REQUEST → What follows is a set of records; repeat all of them exactly.

PROVIDED ENTRIES →
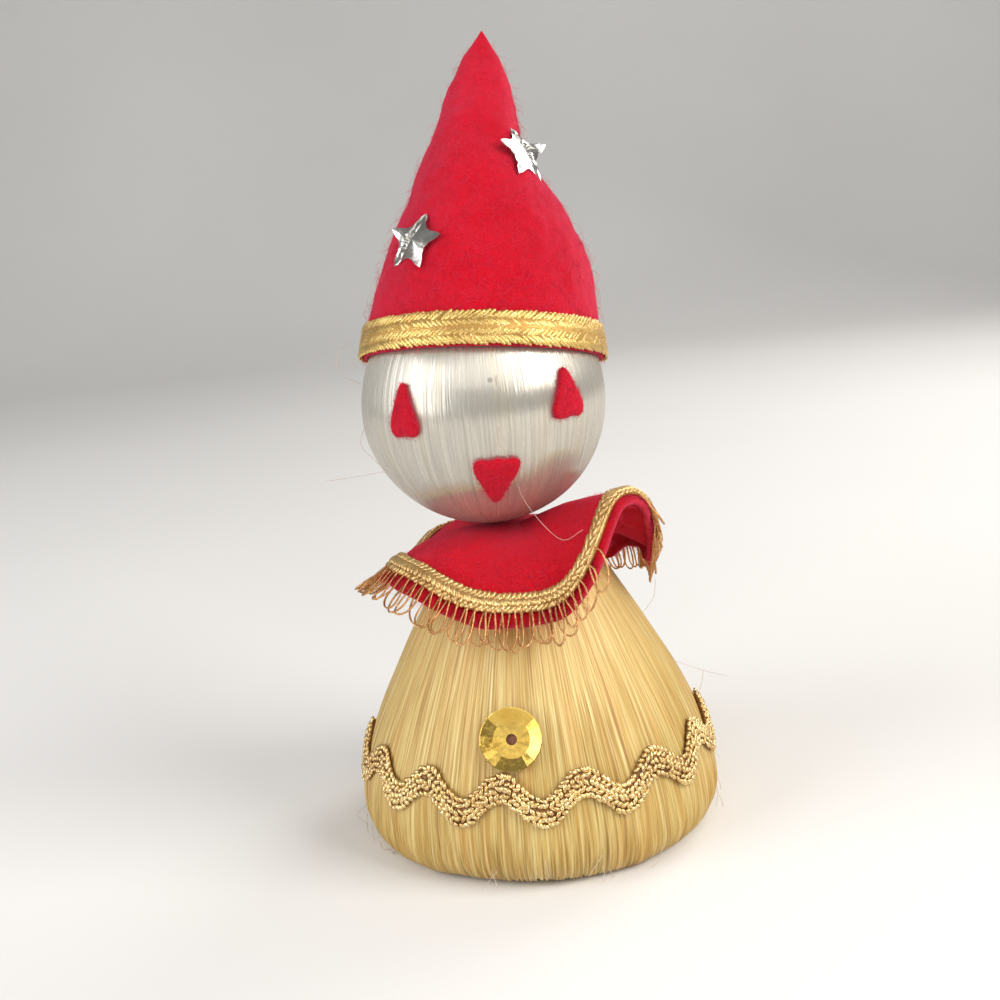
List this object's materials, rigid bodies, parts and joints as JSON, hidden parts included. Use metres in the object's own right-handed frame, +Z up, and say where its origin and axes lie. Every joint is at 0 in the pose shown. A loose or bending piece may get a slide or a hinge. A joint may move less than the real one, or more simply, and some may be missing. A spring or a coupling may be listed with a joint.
{
  "type": "clown christmas ornament",
  "caption": "Small clown tree ornament: satin-thread ball head on a bell body, draped felt collar with looped gold fringe, rick-rack hem and a pointed red felt hat with stars",
  "frame": {"origin": "centre of the flat underside of the bell body", "axes": "+Z is up the body's axis, -Y is the way the face looks, and +X is to the right as the face is seen"},
  "size_m": [0.046, 0.0466, 0.0987],
  "materials": {
    "yellow_satin": "pale yellow satin thread laid side by side up the bell, glossy, with orange streaks",
    "white_satin": "off-white satin thread wound from pole to pole, glossy across the threads",
    "red_felt": "matt red craft felt with a short fuzz of loose fibres",
    "gold_braid": "flat plaited metallic gold braid with a looped wire fringe on the collar",
    "gold_rickrack": "waved rick-rack woven from metallic gold yarn, slightly tarnished",
    "gold_sequin": "mirror-bright gold film, pressed into a faceted cup",
    "silver_sequin": "mirror-bright silver film, creased along the points"
  },
  "bodies": {
    "root": {"body": "yellow_satin", "head": "white_satin", "eye_left": "red_felt", "eye_right": "red_felt", "mouth": "red_felt", "collar": "red_felt", "collar_trim": "gold_braid", "rickrack": "gold_rickrack", "belly_sequin": "gold_sequin", "hat": "red_felt", "hat_band": "gold_braid", "star_left": "silver_sequin", "star_right": "silver_sequin", "star_back": "silver_sequin"}
  },
  "joints": []
}
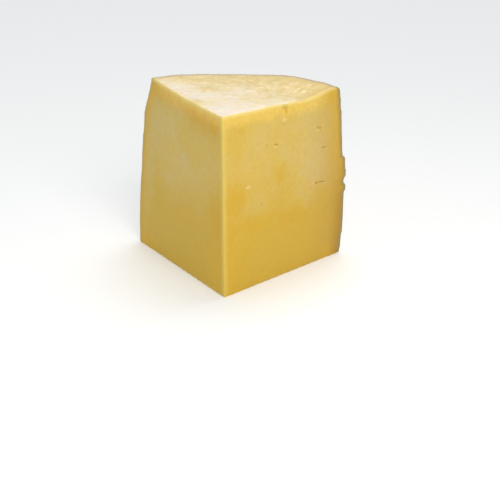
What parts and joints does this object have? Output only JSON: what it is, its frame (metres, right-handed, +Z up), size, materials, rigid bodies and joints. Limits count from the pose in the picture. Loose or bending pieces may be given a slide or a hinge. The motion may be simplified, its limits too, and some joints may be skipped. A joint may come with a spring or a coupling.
{
  "type": "aged kashar cheese piece",
  "caption": "Upright sector of an aged semi-hard cheese wheel with two smooth cut faces, a mottled rind on top and a round swelling back.",
  "frame": {"origin": "on the base plane, under the middle of the piece's bounding box", "axes": "+Z up, the upright front edge towards -Y, the round rind back towards +Y, the longest side along X"},
  "size_m": [0.1776, 0.1328, 0.1479],
  "materials": {
    "cheese_paste": "smooth waxy golden paste with a paler, mottled, slightly wrinkled rind on the top and back"
  },
  "bodies": {
    "root": {"kashar_cheese": "cheese_paste"}
  },
  "joints": []
}
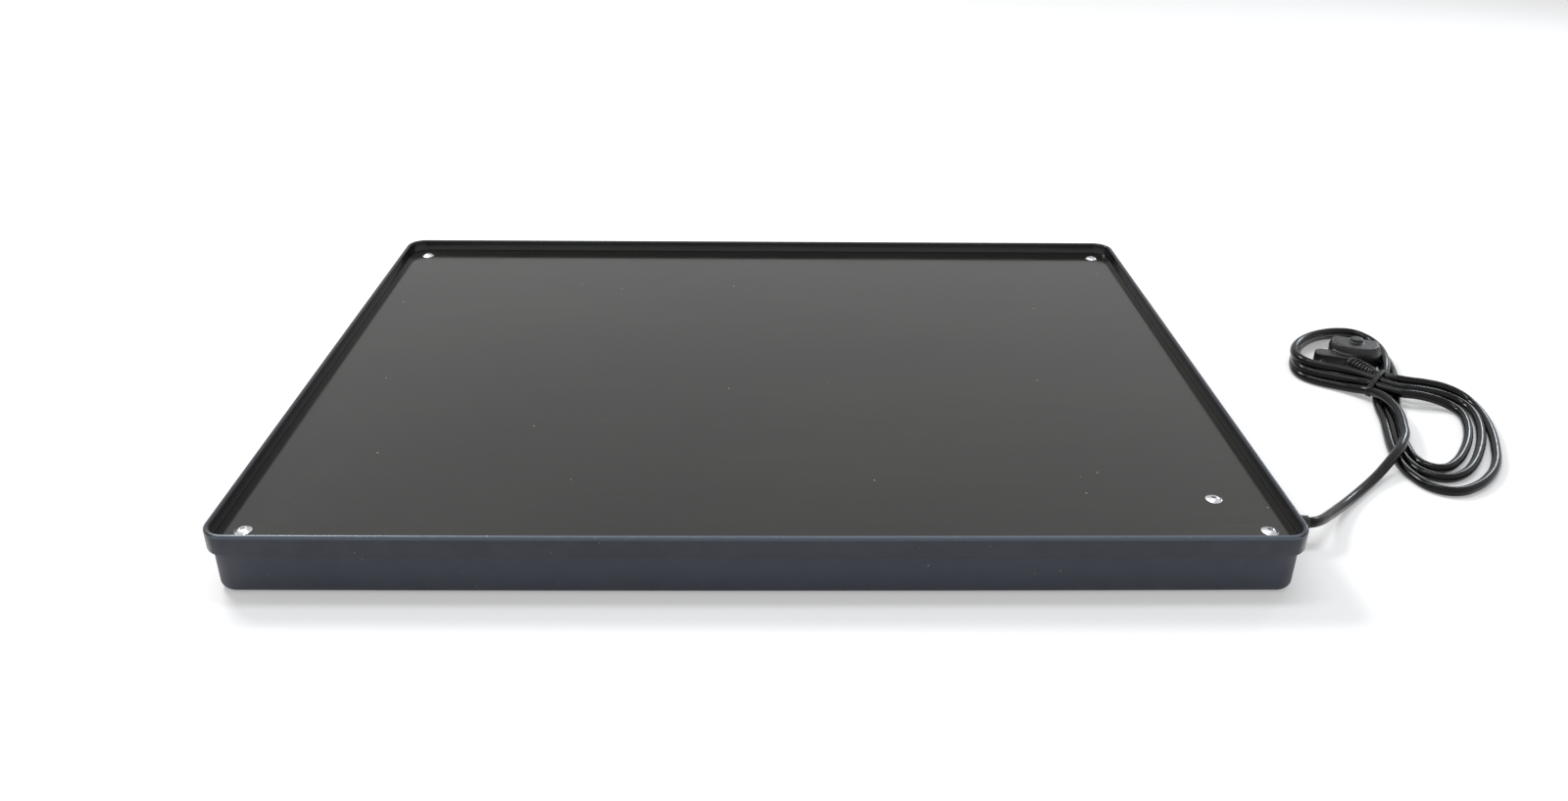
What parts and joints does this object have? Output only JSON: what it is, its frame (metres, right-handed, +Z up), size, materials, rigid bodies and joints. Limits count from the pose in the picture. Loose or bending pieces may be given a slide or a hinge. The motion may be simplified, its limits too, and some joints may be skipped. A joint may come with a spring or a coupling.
{
  "type": "seedling heat mat",
  "caption": "Rigid heated propagation tray: shallow moulded tray with a stepped rim, riveted metal heating plate and a tied mains cord with moulded plug.",
  "frame": {"origin": "middle of the tray's underside", "axes": "+X to the right along the width, +Y from the front edge to the rear edge, +Z up"},
  "size_m": [0.8154, 0.46, 0.039],
  "materials": {
    "tray_plastic": "matte, finely grained outside",
    "plate_metal": "semi-gloss dark olive-grey coating",
    "gasket_rubber": "matte",
    "rivet_metal": "polished",
    "mandrel_steel": "dull",
    "washer_steel": "plain",
    "ring_tin": "tinned",
    "heater_silicone": "satin",
    "foil": "bright",
    "board_foam": "matte closed-cell foam",
    "cup_metal": "satin",
    "cutout_moulding": "satin phenolic",
    "tab_brass": "plain",
    "block_nylon": "natural nylon",
    "sleeve_brass": "plain",
    "screw_steel": "zinc plated",
    "gland_rubber": "satin",
    "clamp_nylon": "satin",
    "cord_pvc": "glossy PVC sheath",
    "live_brown": "satin PVC",
    "neutral_blue": "satin PVC",
    "earth_green": "green and yellow PVC",
    "lead_white": "satin silicone",
    "tie_plastic": "glossy",
    "plug_pvc": "semi-gloss moulded PVC",
    "pin_nickel": "nickel plated"
  },
  "bodies": {
    "root": {"base_tray": "tray_plastic", "plate_gasket": "gasket_rubber", "heating_plate": "plate_metal", "corner_rivets": "rivet_metal", "earth_rivet": "rivet_metal", "rivet_mandrels": "mandrel_steel", "rivet_washers": "washer_steel", "earth_ring_terminal": "ring_tin", "heating_cable": "heater_silicone", "heater_foil": "foil", "insulation_board": "board_foam", "cutout_cup": "cup_metal", "cutout_body": "cutout_moulding", "cutout_tabs": "tab_brass", "terminal_block": "block_nylon", "terminal_sleeves": "sleeve_brass", "terminal_screws": "screw_steel", "cord_gland": "gland_rubber", "cord_clamp": "clamp_nylon", "clamp_screws": "screw_steel", "inner_lead": "cord_pvc", "core_live": "live_brown", "core_neutral": "neutral_blue", "core_earth": "earth_green", "cutout_lead": "live_brown", "heater_lead_live": "lead_white", "heater_lead_neutral": "lead_white", "power_cord": "cord_pvc", "cord_hank": "cord_pvc", "cord_tie": "tie_plastic", "plug_boot": "plug_pvc", "plug_body": "plug_pvc", "plug_pins": "pin_nickel", "plug_earth_strips": "pin_nickel"}
  },
  "joints": []
}
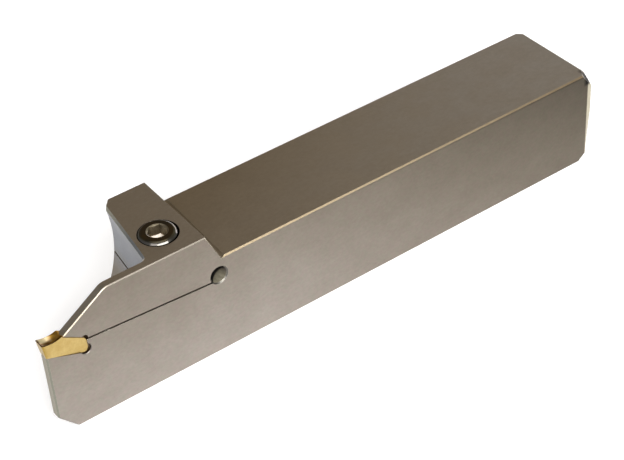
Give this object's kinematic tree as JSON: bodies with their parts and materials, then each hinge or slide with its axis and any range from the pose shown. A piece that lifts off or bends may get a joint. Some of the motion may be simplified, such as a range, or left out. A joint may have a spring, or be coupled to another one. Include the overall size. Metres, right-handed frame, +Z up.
{
  "type": "turning tool holder",
  "caption": "Square-shank lathe tool holder for parting and grooving: a thin blade flush with one side, a slit jaw drawn down by a socket screw, and a gold-coloured cutting insert.",
  "frame": {"origin": "centre of the underside's outline: halfway along the overall length, halfway across the shank, on the plane of the shank's underside", "axes": "+X along the shank towards the cutting edge, +Y towards the side the blade is flush with, +Z up"},
  "size_m": [0.15, 0.0251, 0.0326],
  "materials": {
    "ground_steel": "fine ground, satin",
    "gold_coating": "satin gold-coloured hard coating",
    "black_oxide": "oiled black oxide"
  },
  "bodies": {
    "holder": {"holder_body": "ground_steel", "cutting_insert": "gold_coating"},
    "screw": {"clamp_screw": "black_oxide"}
  },
  "joints": [
    {"name": "screw_turn", "type": "hinge", "parent": "holder", "child": "screw", "pos_m": [0.0417, 0.0046, 0.018], "axis": [0, 0, 1], "range_deg": [0, 450]}
  ]
}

WRITTEN RESPONSE →
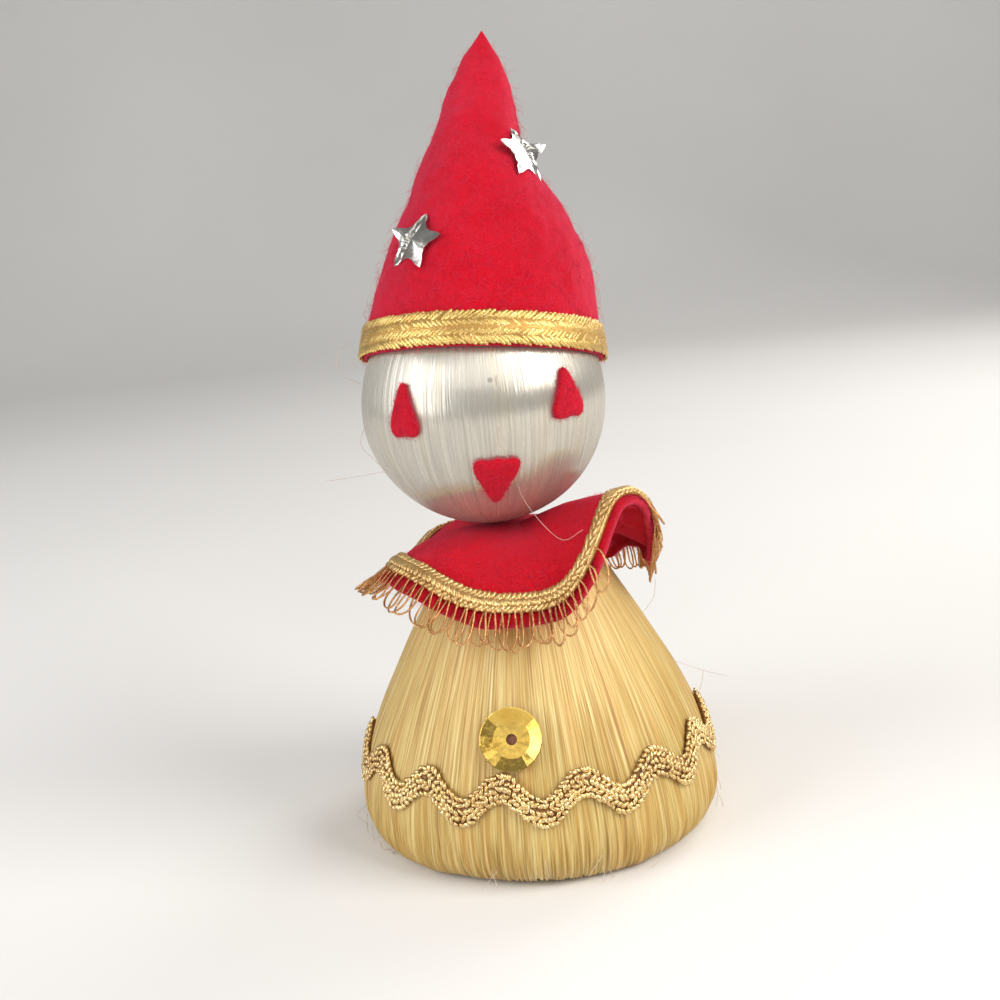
List this object's materials, rigid bodies, parts and joints as JSON, hidden parts included. Use metres in the object's own right-handed frame, +Z up, and say where its origin and axes lie. Every joint is at 0 in the pose shown. A loose or bending piece may get a slide or a hinge. A joint may move less than the real one, or more simply, and some may be missing. A spring or a coupling may be listed with a joint.
{
  "type": "clown christmas ornament",
  "caption": "Small clown tree ornament: satin-thread ball head on a bell body, draped felt collar with looped gold fringe, rick-rack hem and a pointed red felt hat with stars",
  "frame": {"origin": "centre of the flat underside of the bell body", "axes": "+Z is up the body's axis, -Y is the way the face looks, and +X is to the right as the face is seen"},
  "size_m": [0.046, 0.0466, 0.0987],
  "materials": {
    "yellow_satin": "pale yellow satin thread laid side by side up the bell, glossy, with orange streaks",
    "white_satin": "off-white satin thread wound from pole to pole, glossy across the threads",
    "red_felt": "matt red craft felt with a short fuzz of loose fibres",
    "gold_braid": "flat plaited metallic gold braid with a looped wire fringe on the collar",
    "gold_rickrack": "waved rick-rack woven from metallic gold yarn, slightly tarnished",
    "gold_sequin": "mirror-bright gold film, pressed into a faceted cup",
    "silver_sequin": "mirror-bright silver film, creased along the points"
  },
  "bodies": {
    "root": {"body": "yellow_satin", "head": "white_satin", "eye_left": "red_felt", "eye_right": "red_felt", "mouth": "red_felt", "collar": "red_felt", "collar_trim": "gold_braid", "rickrack": "gold_rickrack", "belly_sequin": "gold_sequin", "hat": "red_felt", "hat_band": "gold_braid", "star_left": "silver_sequin", "star_right": "silver_sequin", "star_back": "silver_sequin"}
  },
  "joints": []
}
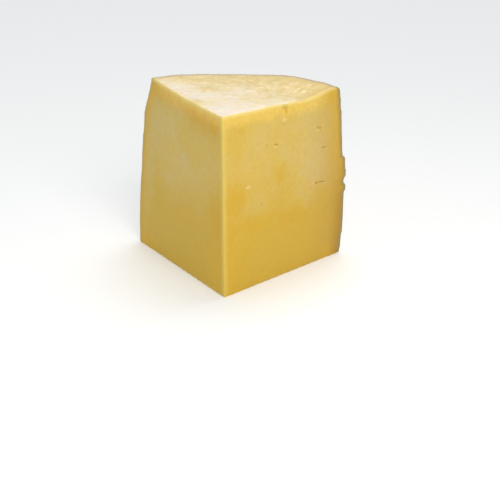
What parts and joints does this object have? Output only JSON: what it is, its frame (metres, right-handed, +Z up), size, materials, rigid bodies and joints. Limits count from the pose in the picture. Loose or bending pieces may be given a slide or a hinge. The motion may be simplified, its limits too, and some joints may be skipped. A joint may come with a spring or a coupling.
{
  "type": "aged kashar cheese piece",
  "caption": "Upright sector of an aged semi-hard cheese wheel with two smooth cut faces, a mottled rind on top and a round swelling back.",
  "frame": {"origin": "on the base plane, under the middle of the piece's bounding box", "axes": "+Z up, the upright front edge towards -Y, the round rind back towards +Y, the longest side along X"},
  "size_m": [0.1776, 0.1328, 0.1479],
  "materials": {
    "cheese_paste": "smooth waxy golden paste with a paler, mottled, slightly wrinkled rind on the top and back"
  },
  "bodies": {
    "root": {"kashar_cheese": "cheese_paste"}
  },
  "joints": []
}
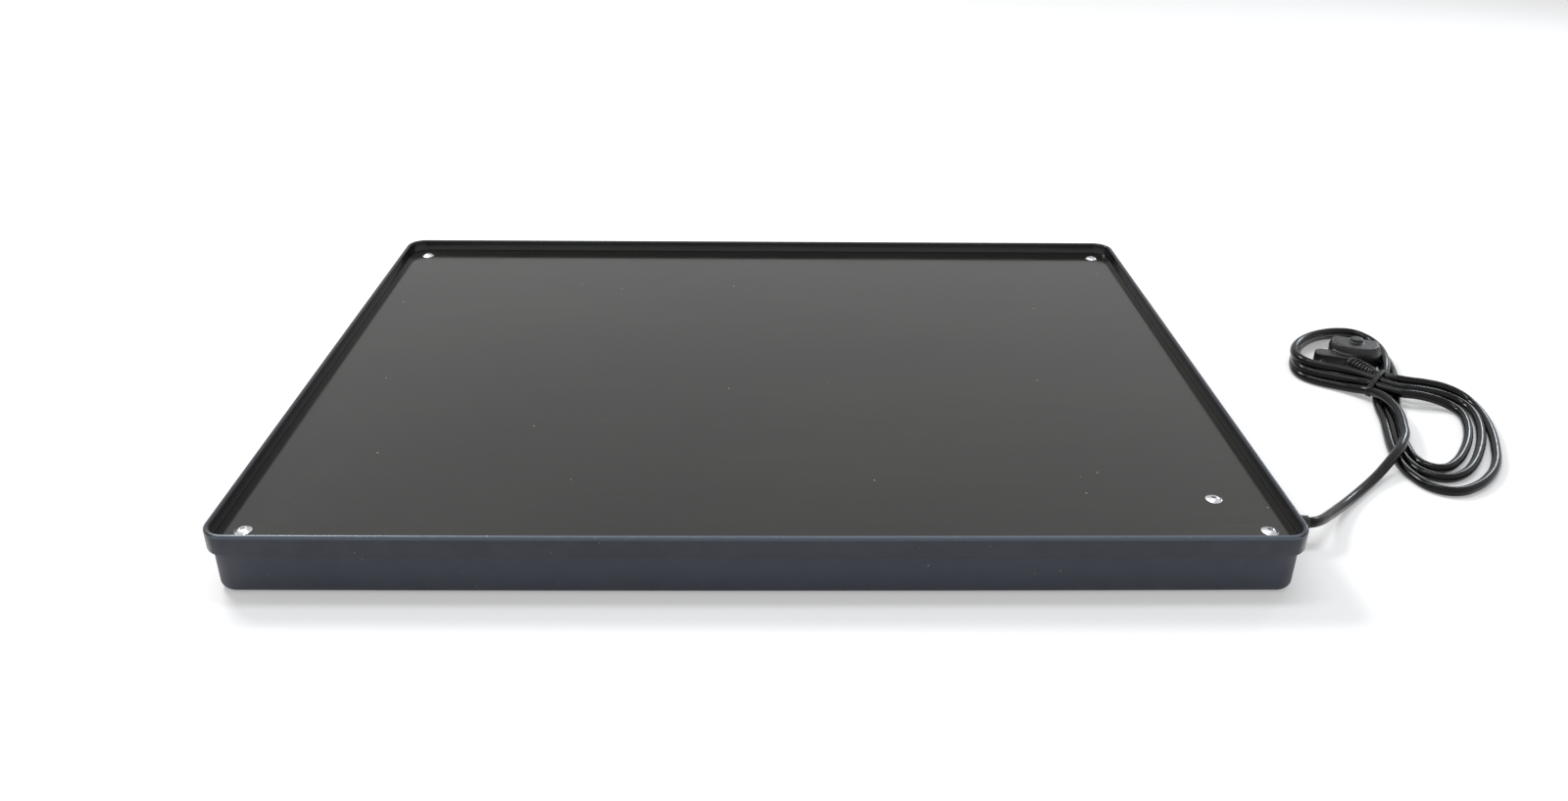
What parts and joints does this object have? Output only JSON: what it is, its frame (metres, right-handed, +Z up), size, materials, rigid bodies and joints. Limits count from the pose in the picture. Loose or bending pieces may be given a slide or a hinge. The motion may be simplified, its limits too, and some joints may be skipped. A joint may come with a spring or a coupling.
{
  "type": "seedling heat mat",
  "caption": "Rigid heated propagation tray: shallow moulded tray with a stepped rim, riveted metal heating plate and a tied mains cord with moulded plug.",
  "frame": {"origin": "middle of the tray's underside", "axes": "+X to the right along the width, +Y from the front edge to the rear edge, +Z up"},
  "size_m": [0.8154, 0.46, 0.039],
  "materials": {
    "tray_plastic": "matte, finely grained outside",
    "plate_metal": "semi-gloss dark olive-grey coating",
    "gasket_rubber": "matte",
    "rivet_metal": "polished",
    "mandrel_steel": "dull",
    "washer_steel": "plain",
    "ring_tin": "tinned",
    "heater_silicone": "satin",
    "foil": "bright",
    "board_foam": "matte closed-cell foam",
    "cup_metal": "satin",
    "cutout_moulding": "satin phenolic",
    "tab_brass": "plain",
    "block_nylon": "natural nylon",
    "sleeve_brass": "plain",
    "screw_steel": "zinc plated",
    "gland_rubber": "satin",
    "clamp_nylon": "satin",
    "cord_pvc": "glossy PVC sheath",
    "live_brown": "satin PVC",
    "neutral_blue": "satin PVC",
    "earth_green": "green and yellow PVC",
    "lead_white": "satin silicone",
    "tie_plastic": "glossy",
    "plug_pvc": "semi-gloss moulded PVC",
    "pin_nickel": "nickel plated"
  },
  "bodies": {
    "root": {"base_tray": "tray_plastic", "plate_gasket": "gasket_rubber", "heating_plate": "plate_metal", "corner_rivets": "rivet_metal", "earth_rivet": "rivet_metal", "rivet_mandrels": "mandrel_steel", "rivet_washers": "washer_steel", "earth_ring_terminal": "ring_tin", "heating_cable": "heater_silicone", "heater_foil": "foil", "insulation_board": "board_foam", "cutout_cup": "cup_metal", "cutout_body": "cutout_moulding", "cutout_tabs": "tab_brass", "terminal_block": "block_nylon", "terminal_sleeves": "sleeve_brass", "terminal_screws": "screw_steel", "cord_gland": "gland_rubber", "cord_clamp": "clamp_nylon", "clamp_screws": "screw_steel", "inner_lead": "cord_pvc", "core_live": "live_brown", "core_neutral": "neutral_blue", "core_earth": "earth_green", "cutout_lead": "live_brown", "heater_lead_live": "lead_white", "heater_lead_neutral": "lead_white", "power_cord": "cord_pvc", "cord_hank": "cord_pvc", "cord_tie": "tie_plastic", "plug_boot": "plug_pvc", "plug_body": "plug_pvc", "plug_pins": "pin_nickel", "plug_earth_strips": "pin_nickel"}
  },
  "joints": []
}
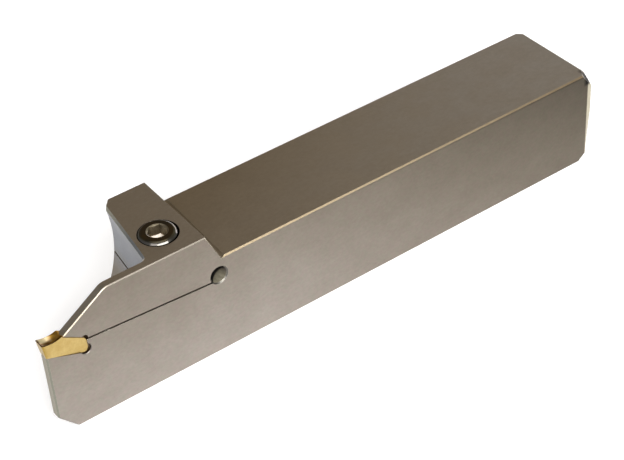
Give this object's kinematic tree as JSON: bodies with their parts and materials, then each hinge or slide with its axis and any range from the pose shown. A piece that lifts off or bends may get a joint. Some of the motion may be simplified, such as a range, or left out. A joint may have a spring, or be coupled to another one. Include the overall size. Metres, right-handed frame, +Z up.
{
  "type": "turning tool holder",
  "caption": "Square-shank lathe tool holder for parting and grooving: a thin blade flush with one side, a slit jaw drawn down by a socket screw, and a gold-coloured cutting insert.",
  "frame": {"origin": "centre of the underside's outline: halfway along the overall length, halfway across the shank, on the plane of the shank's underside", "axes": "+X along the shank towards the cutting edge, +Y towards the side the blade is flush with, +Z up"},
  "size_m": [0.15, 0.0251, 0.0326],
  "materials": {
    "ground_steel": "fine ground, satin",
    "gold_coating": "satin gold-coloured hard coating",
    "black_oxide": "oiled black oxide"
  },
  "bodies": {
    "holder": {"holder_body": "ground_steel", "cutting_insert": "gold_coating"},
    "screw": {"clamp_screw": "black_oxide"}
  },
  "joints": [
    {"name": "screw_turn", "type": "hinge", "parent": "holder", "child": "screw", "pos_m": [0.0417, 0.0046, 0.018], "axis": [0, 0, 1], "range_deg": [0, 450]}
  ]
}